Washington, DC – A Stanford professor has come under fire for making discriminatory, anti-Iranian remarks through email correspondence and web postings.

In one email to an Iranian graduate student, the professor responded to an inquiry about admission to his department saying, “even if I were in a position to help, I will not help Iranian students until Iran recognizes and respects Israel as the land of the Jewish people.” The professor went on to write, “If Iranians want the benefits of Stanford and other institutions in the US, they have to respect the values we hold in the US…”

The professor’s public Stanford website includes a page entitled “Answers to All Questions Iranian,” in which he expresses his political views on questions such as why the US shot down an Iranian airliner in the 1988 or why the CIA deposed Iranian Prime Minister Mohammad Mossadegh in 1953. The page, written as a series of questions from Iranians with answers from the professor, also includes the question, “Can I get into Stanford?” with the response, “Probably not.”

Iranian Americans, notably Dr. Fredun Hojabri, the former Professor and Academic-Vice Chancellor of Sharif university of Technology, have raised the situation with Stanford. NIAC condemned the “racially discriminatory and inflammatory public communications” in a letter to Stanford’s president.

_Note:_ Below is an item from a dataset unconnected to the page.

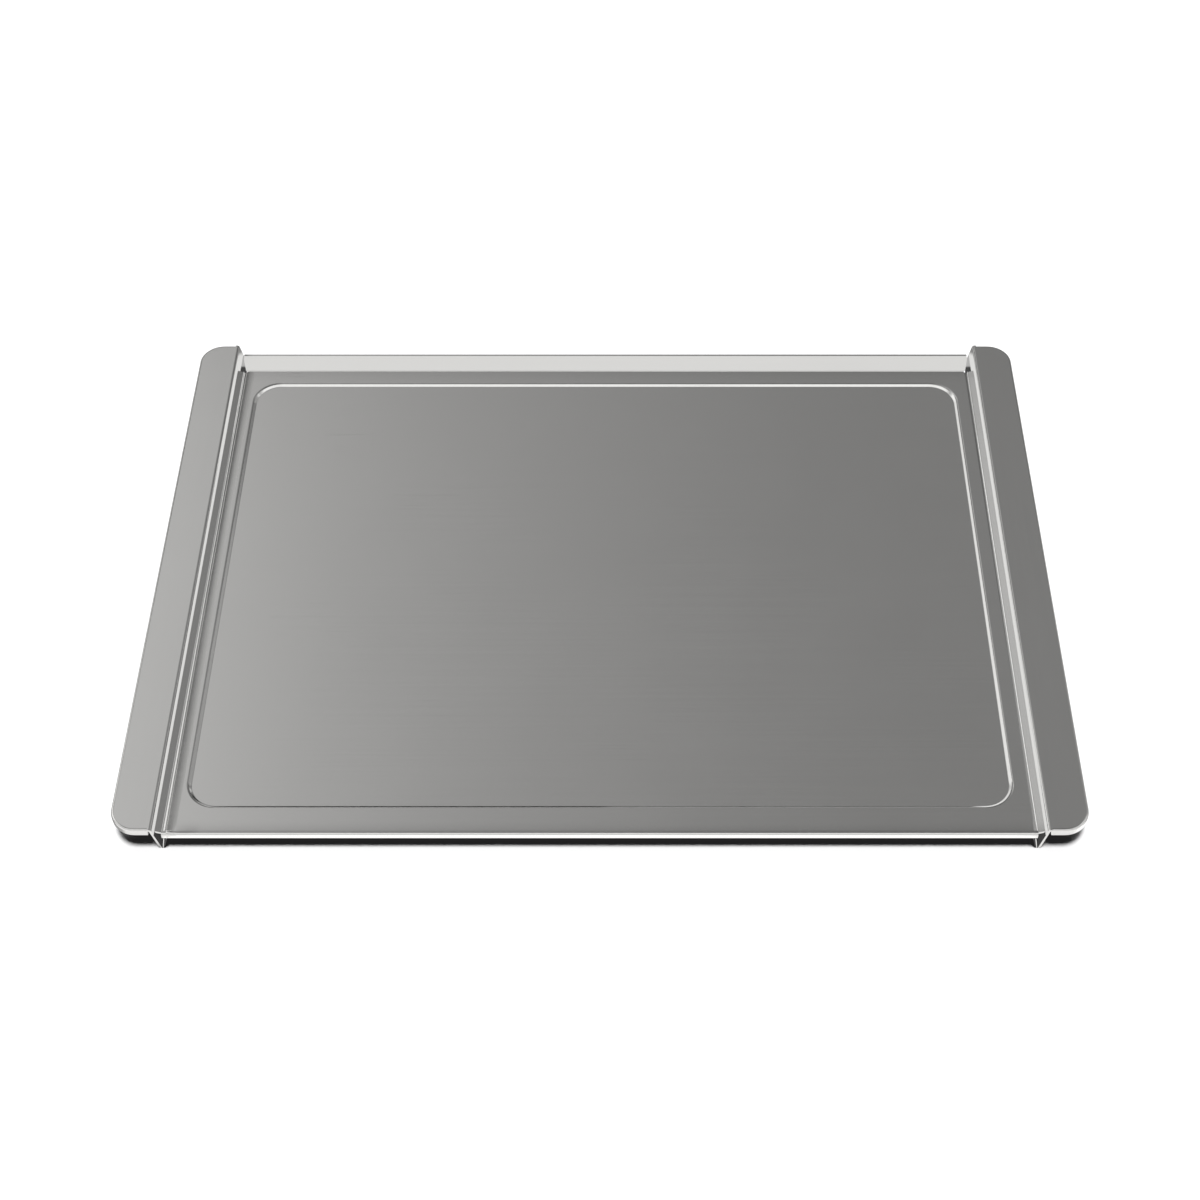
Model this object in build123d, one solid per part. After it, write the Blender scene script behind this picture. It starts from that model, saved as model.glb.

NIAC called for Stanford, which is home to a large population of Iranian and Iranian-American students, to clarify the university’s position regarding the remarks and to take disciplinary measures.

NIAC emphasized in its letter that many young Iranians face persecution from the Ahmadinejad government for their political views, often facing banishment from Iranian universities if associated with views held against the government. “It is abhorrent that similar discrimination on political grounds would confront young Iranians seeking to study abroad at American universities.”